Congestion: SAN compared to a Highway System – Part 2 – Cisco Blogs
In Part 1 of my blog series, I gently introduced the concept of congestion and proposed an analogy between a storage area network and the highway system. In this Part 2, I will now provide some scenarios to compare.
Congestion scenarios on highway system
Given the above highway system analogy, consider two basic cases for congestion:
Highway Scenario 1:
A new shopping center opens nearby a particular exit and sends out a reasonable number of mailers advertising its grand opening. A crash between two vehicles occurs at that particular exit. This greatly slows down the rate of vehicles that can exit there. If there are more vehicles needing to exit at that same place, then this will cause a traffic backup or congestion as vehicles slowly go around the crash site.
What happens when there is congestion? Traffic will start to back up at the exit and then back on the highways between various interchanges. The congestion may go back a long distance through many interchanges and affect all vehicles utilizing those highway sections and interchanges. Even vehicles that are not on their way to the new shopping center may be affected. The congestion works its way back to the source of the vehicles (the entrances and interchanges where they enter the highway) slowing the rate that new vehicles are allowed into the highway system. The rate of new vehicles entering the system at all points on that common route will be slowed to match the rate of vehicles exiting the highway system.
Highway Scenario 2:
A new shopping center opens and sends out a large number of mailers advertising its grand opening and special low low prices! This solicitation causes many people living in end destinations (homes) to drive their vehicles to the new shopping center via the highway system comprised of Entrances/Exits/Interchanges and the highways themselves.
The vehicles may go through or past several Interchanges/Exits along the way to their destination of the Exit for the new shopping center. Thus, you may have many vehicles attempting to leave at the Exit for the new shopping center. If the exit is functioning as designed, then as long as the rate of vehicles exiting for the shopping center is less than the designed rate there will be no problems or congestion at that exit. However, if the exit is functioning as designed, but the rate of vehicles exceeds the capacity of the interchange, then congestion will result.
What happens when there is congestion? Traffic will start to back up at the exit and then back on the highways between various interchanges. The congestion may go back a long distance through many interchanges and affect all vehicles utilizing those highway sections and interchanges. Even vehicles that are not on their way to the new shopping center may be affected. The congestion works its way back to the source of the vehicles slowing the rate that new vehicles are allowed into the highway system. The rate of new vehicles entering the system at all points will be slowed to match the rate of vehicles exiting the highway system.
Congestion scenarios on Fibre Channel SAN
In a similar manner, Fibre Channel SANs have the same two congestion scenarios:
SAN Scenario 1 – Slow Drain:
When an end device on a port solicits data but prevents the SAN from transmitting to it, is like an exit where there was a crash.
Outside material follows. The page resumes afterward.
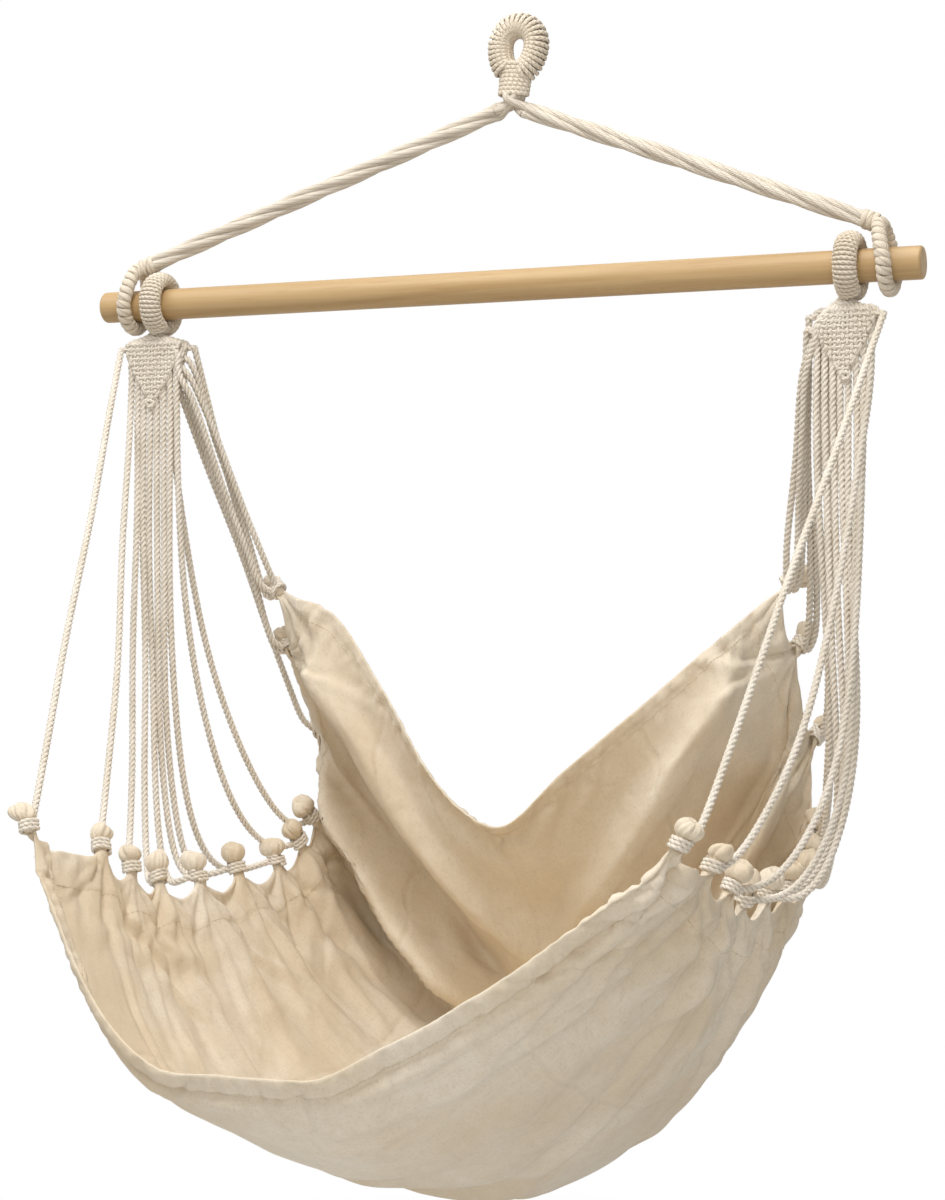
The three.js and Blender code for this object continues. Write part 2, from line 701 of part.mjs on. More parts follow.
function clothGrid() {
  const places = Array.from({ length: clothCellsAcross + 1 }, (_, i) => i);
  const shares = rowShares();
  const flat = shares.map((share) => places.map((i) => {
    const out = Math.abs(2 * i / clothCellsAcross - 1);
    return clothRow(leaningShare(share, out), clothCellsAcross).points[i];
  }));
  const normals = clothNormals(flat);
  return shares.map((share, j) => {
    const { length, tieNumber } = clothRow(share, clothCellsAcross);
    const cell = length / clothCellsAcross;
    const wave = Math.cos(2 * Math.PI * tieNumber) - 1;
    return places.map((i) => {
      const inward = Math.min(i, clothCellsAcross - i) * cell;
      const fade = Math.exp(-inward / gatherReach) * Math.min(inward / cell, 1);
      return flat[j][i].clone().addScaledVector(normals[j][i], gatherFold / 2 * wave * fade);
    });
  });
}

const grid = clothGrid();

// Closed sheet of cloth without its knobs
function clothSheet() {
  const normals = clothNormals(grid);
  const top = grid.flat();
  const under = grid.flatMap((row, j) => row.map((point, i) => (
    point.clone().addScaledVector(normals[j][i], -clothThickness))));
  const width = clothCellsAcross + 1;
  const faces = [];
  const quad = (a, b, c, d) => faces.push([a, b, c], [a, c, d]);
  for (let j = 0; j < grid.length - 1; j += 1) {
    for (let i = 0; i < clothCellsAcross; i += 1) {
      const a = j * width + i;
      const corners = [a, a + 1, a + width + 1, a + width];
      if (top[a].distanceTo(top[a + width + 1]) > top[a + 1].distanceTo(top[a + width])) {
        corners.push(corners.shift());
      }
      quad(...corners);
      quad(...corners.map((corner) => corner + top.length).reverse());
    }
  }
  const border = [];
  for (let i = 0; i < clothCellsAcross; i += 1) {
    border.push(i);
  }
  for (let j = 0; j < grid.length - 1; j += 1) {
    border.push(j * width + clothCellsAcross);
  }
  for (let i = clothCellsAcross; i > 0; i -= 1) {
    border.push((grid.length - 1) * width + i);
  }
  for (let j = grid.length - 1; j > 0; j -= 1) {
    border.push(j * width);
  }
  border.forEach((a, i) => {
    const b = border[(i + 1) % border.length];
    quad(a, a + top.length, b + top.length, b);
  });
  return closedGeometry([...top, ...under], faces);
}

// Edge ties
const rowOfTie = tieShares.map((tieShare) => {
  const distances = rowShares().map((share) => Math.abs(share - tieShare));
  return distances.indexOf(Math.min(...distances));
});
const lashingFlat = lashingDiameter / 2 * Math.cos(Math.PI / tieSides);
const lashingBase = knobNeckLength - lashingLength - gap;

// Where a tie sits, which way its knob points and which way its rope leaves
function tieFrame(index, side, exit) {
  const row = grid[rowOfTie[index]];
  const edge = side < 0 ? row[0] : row[row.length - 1];
  const inner = side < 0 ? row[knobCells] : row[row.length - 1 - knobCells];
  const pull = exit.clone().sub(edge).normalize();
  const edgeOf = (cells) => (side < 0 ? cells[0] : cells[cells.length - 1]);
  const before = edgeOf(grid[Math.max(rowOfTie[index] - 1, 0)]);
  const after = edgeOf(grid[Math.min(rowOfTie[index] + 1, grid.length - 1)]);
  const edgeWay = after.clone().sub(before).normalize();
  const axis = edge.clone().sub(inner).normalize().add(vec(0, 0, knobUprightShare));
  axis.addScaledVector(edgeWay, -axis.dot(edgeWay) * knobSquareShare).normalize();
  const base = edge.clone().addScaledVector(axis, -clothThickness);
  const away = vec(pull.x + side * lashingOutShare, pull.y, 0);
  away.addScaledVector(axis, -away.dot(axis)).normalize();
  return { base, axis, away };
}

function placeLathe(profile, frame) {
  const turned = new THREE.LatheGeometry(profile.map(([r, h]) => new THREE.Vector2(r, h)), tieSides);
  turned.rotateY(-Math.PI / tieSides);
  const third = frame.axis.clone().cross(frame.away);
  const place = new THREE.Matrix4().makeBasis(third, frame.axis, frame.away);
  place.setPosition(frame.base);
  turned.applyMatrix4(place);
  turned.deleteAttribute('uv');
  turned.deleteAttribute('normal');
  return mergeVertices(turned);
}

function knobProfile() {
  const neck = knobNeck / 2;
  const ball = knobBall / 2;
  const top = knobNeckLength + knobBallHeight;
  return [
    [0, 0],
    [neck, 0],
    [neck, knobNeckLength],
    [ball, knobNeckLength + knobBallHeight / 2],
    [neck, top],
    [0, top],
  ];
}

function lashingProfile() {
  const inner = knobNeck / 2 + gap / Math.cos(Math.PI / tieSides);
  const outer = lashingDiameter / 2;
  return [
    [inner, lashingBase],
    [outer, lashingBase],
    [outer, lashingBase + lashingLength],
    [inner, lashingBase + lashingLength],
    [inner, lashingBase],
  ];
}

function ropePath(exit, frame, rope, turn, steps, fit) {
  const away = frame.away.clone().applyAxisAngle(frame.axis, turn);
  const lashingMiddle = frame.base.clone().addScaledVector(frame.axis, lashingBase + lashingLength / 2);
  const end = lashingMiddle.clone().addScaledVector(away, lashingFlat + fit);
  const from = exit.point.clone().addScaledVector(exit.way, gap);
  const first = from.clone().addScaledVector(exit.way, ropeDiameter);
  const last = end.clone().addScaledVector(away, ropeRun);
  const points = [from, first];
  for (let i = 1; i < steps; i += 1) {
    const angle = i / steps * Math.PI / 2;
    const level = 1 - Math.cos(angle) ** (2 / rope.slackShare);
    const drop = Math.sin(angle) ** (2 / rope.slackShare);
    points.push(vec(
      first.x + (last.x - first.x) * level,
      first.y + (last.y - first.y) * level,
      first.z + (last.z - first.z) * drop - ropeDip * rope.dipShare * 4 * level * (1 - level),
    ));
  }
  points.push(last, end);
  const path = new THREE.CatmullRomCurve3(points);
  path.getPointAt = (share) => path.getPoint(share);
  path.getTangentAt = (share) => path.getTangent(share);
  return path;
}

// Ropes of one side, each with its own turns lashed round a knob's neck; where ropes share a
// knob the first one carries the turns. Returns the frames of the knobs.
function makeRopes(sideName, side, x) {
  const exits = ropes.map((rope) => clewExit(rope, x, side));
  const frames = ties.map((_, index) => {
    const users = exits.filter((_exit, i) => ropes[i].tie === index).map((exit) => exit.point);
    const middle = users.reduce((sum, point) => sum.add(point), vec(0, 0, 0)).divideScalar(users.length);
    return tieFrame(index, side, middle);
  });
  const section = new THREE.Shape(ellipseSection(ropeDiameter / 2, ropeDiameter / 2, ropeSides)
    .map(([a, b]) => new THREE.Vector2(a, b)));
  ropes.forEach((rope, i) => {
    const frame = frames[rope.tie];
    const lashed = ropes.findIndex((other) => other.tie === rope.tie) === i;
    const steps = rope.slackShare > tautLimitShare ? slackSteps : tautSteps;
    const turn = -side * rope.face * 2 * Math.PI / tieSides;
    const path = ropePath(exits[i], frame, rope, turn, steps, lashed ? -overrun : gap);
    const strand = new THREE.ExtrudeGeometry(section, { steps: steps + 2, extrudePath: path });
    const geometry = lashed ? join(strand, placeLathe(lashingProfile(), frame)) : strand;
    const number = String(i + 1).padStart(2, '0');
    addPiece(barCentre, `rope_${sideName}_${number}`, geometry, ropeFinish());
  });
  return frames;
}

function makeCloth(frames) {
  const knobs = frames.map((frame) => placeLathe(knobProfile(), frame));
  addPiece(barCentre, 'seat_cloth', join(clothSheet(), ...knobs), clothFinish());
}

makeEye();
makeCrownKnot();
makeBar();
const knobFrames = [];
const sideParts = [
  { sideName: 'left', side: -1, inset: yokeLoopInsetLeft },
  { sideName: 'right', side: 1, inset: yokeLoopInsetRight },
];
for (const { sideName, side, inset } of sideParts) {
  const yokeX = side * (barLength / 2 - inset);
  const harnessX = yokeX - side * harnessSpacing;
  makeYokeRope(sideName, yokeX);
  makeHarnessLoop(sideName, harnessX);
  makeClew(sideName, harnessX);
  knobFrames.push(...makeRopes(sideName, side, harnessX));
}
makeCloth(knobFrames);

export default model;
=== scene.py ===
"""Hammock chair: the looks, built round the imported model.

Lengths in this script are millimetres in the model's frame, unless a name or comment says
metres; Shape.piece turns them into metres. Places called bar-centred are measured from
the middle of the spreader bar.
"""
import math

import bpy
import numpy as np
from mathutils import Matrix, Vector


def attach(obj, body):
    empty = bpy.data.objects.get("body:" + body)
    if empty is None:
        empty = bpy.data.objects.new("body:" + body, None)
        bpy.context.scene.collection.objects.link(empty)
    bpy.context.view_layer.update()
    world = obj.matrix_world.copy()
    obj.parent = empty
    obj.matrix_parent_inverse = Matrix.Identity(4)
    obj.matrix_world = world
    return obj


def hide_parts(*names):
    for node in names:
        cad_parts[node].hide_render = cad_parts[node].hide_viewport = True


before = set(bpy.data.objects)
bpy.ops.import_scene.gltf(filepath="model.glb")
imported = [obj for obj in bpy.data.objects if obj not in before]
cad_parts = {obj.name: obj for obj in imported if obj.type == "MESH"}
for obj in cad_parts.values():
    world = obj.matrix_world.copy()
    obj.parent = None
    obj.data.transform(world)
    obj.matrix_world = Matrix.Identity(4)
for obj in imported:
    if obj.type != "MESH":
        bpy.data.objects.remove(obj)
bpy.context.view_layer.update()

MM = 0.001
TURN = 2 * math.pi
SIDES = {"left": -1, "right": 1}
# Corners of a face, taken the other way round
BACKWARD = [0, 3, 2, 1]
random = np.random.default_rng(7)

# Camera, fitted to the photograph of 945 by 1200 pixels
CAMERA_PLACE = (994, -2581, -653)
CAMERA_AZIMUTH = math.radians(22.06)
CAMERA_PITCH = math.radians(1.63)
CAMERA_ROLL = math.radians(0.13)
FOCAL_PIXELS = 2716
IMAGE_HEIGHT = 1200
SENSOR = 24

# Spreader bar
BAR_LENGTH = 900
BAR_DIAMETER = 33
BAR_END_ROUND = 3
BAR_END_STEPS = 6
BAR_TIP_RADIUS = 0.02
BAR_SIDES = 96
BAR_RINGS = 180
BAR_CENTRE = np.array([-33.0, 0.0, -252.0])
BAR_RADIUS = BAR_DIAMETER / 2

# Hanging eye, its neck and the crown knot
EYE_TUBE = 25
EYE_HOLE_WIDTH = 13
EYE_HOLE_HEIGHT = 23
EYE_LEAN = math.radians(8)
EYE_SHIFT = -1.5
EYE_RISE = 1
EYE_FOOT_SHARE = 1.1
EYE_SIDE_EASE = 0.6
EYE_TOP_EASE = 0.8
EYE_CORE_EASE = 0.4
EYE_CORD = 4.2
EYE_CORD_LIFT = 1
EYE_TURNS = 28
EYE_FREE_ANGLE = math.radians(24)
EYE_PLIES_SHARE = 0.1
CORD_THICKNESS = 3.0
CORD_LAY = 10
CORD_SIDES = 12
CORD_OVERLAP_SHARE = 1.12
PLIES_SHARE = 0.22
TURN_POINTS = 40
LOOP_POINTS = 400
LOOP_NUDGE = 0.001
CORE_STEPS = 96
CORE_SIDES = 16
NECK_HEAD = -36
NECK_FOOT = -57
NECK_TOP = -24
NECK_TURNS = 8
NECK_TURN_POINTS = 48
NECK_CORD = 5.0
NECK_CORD_THICKNESS = 3.2
NECK_PLIES_SHARE = 0.12
# Half depth and half width of the bound neck at its foot, head and top
NECK_HALF_DEPTHS = (11.2, 11.4, 12.4)
NECK_HALF_WIDTHS = (15.2, 15.8, 21.5)
CROWN_DROP = 67
# Where a leg's ropes pass over and into the crown knot: reach past the middle, its step from
# rope to rope, their spacing from front to back and the height over the neck's foot
KNOT_OVER = (2, 1.5, 5.6, -6)
KNOT_INTO = (4, 2.4, 4.6, 3)
KNOT_STAGGER = 1.5
KNOT_ROPE_LENGTH = 34

# Yoke ropes and loops
LEG_DIAMETER = 17
LEG_ROPES = 4
LEG_ROPE_DIAMETER = 8.2
LEG_LAY = 250
LEG_SPREAD_EASE = 0.6
LEG_START = 12
LEG_END = 14
LEG_POINTS = 60
YARN_LAY = 90
YARN_LOBES = 5
YARN_SIDES = 20
YARN_CORE_SHARE = 0.12
YOKE_LOOP_TUBE = 15
YOKE_LOOP_RISE = 39.5
YOKE_LOOP_LEAN = 8
YOKE_LOOP_SHIFTS = {"left": 6, "right": 9}
YOKE_LOOP_INSETS = {"left": 29, "right": 43}
YOKE_LOOP_CORD = 7.4
YOKE_CORD_THICKNESS = 4.2
YOKE_CORD_LIFT = 0.4
YOKE_CORD_LAY = 40
YOKE_CORD_SIDES = 16
YOKE_CORE_EASE = 1
YOKE_PLIES_SHARE = 0.06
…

The end device can do this by exerting buffer-to-buffer flow control. The rate of egress traffic is reduced causing a traffic back up into the SAN through various switches (interchanges) and ISLs (highway sections). Other initiators and targets that are utilizing these same switches and ISLs will be affected. The root cause is a malfunctioning end device on a port in a similar fashion to the exit that is not performing as designed due to the crash.
SAN Scenario 2 – Overutilization:
Both initiators and targets solicit data. Initiators do this via SCSI/NVMe Read commands. Targets solicit data, after receiving SCSI/NVMe Write commands, via the Transfer Ready request. When an end device solicits more data than can be transmitted to it in a given amount of time, it is trying to ‘overutilize’ its port. This is like when the new shopping center sent out the large number of advertisements and ‘solicted’ all the vehicles. An initiator can do this by issuing many SCSI/NVMe Read commands, closely spaced together, requesting a large amount of data.
Summary
Both slow drain and overutilization scenarios tend to show up with the same symptoms on the SAN, but the root cause is different. One would need to see what happens on ports connected to end devices and decide.
If you are asking yourself why I decided to embark on writing this two-part blog series, you should definitely read my next blog on SAN congestion. That was the true goal I had in mind since the beginning, with these Part 1 and Part 2 serving as introduction and to wet your appetite. In my next blog, I will describe Dynamic Ingress Rate Limiting, a specific new approach to counteract slow drain and overutilization within storage networks built from MDS 9000 switches. At least for storage networks, we seem to have hopes to prevent or recover congestion situations. Keep watching this space. Meanwhile, if you find a good solution for preventing highway congestion, don’t be shy and make sure to share it widely.
I’d like to thank Ed Mazurek for inspiring and contributing to this blog series. In the end, he is the one who spent several hours with me in the car. In case of congestion, human beings can at least talk to each other. I’m not sure Fibre Channel frames have the same privilege.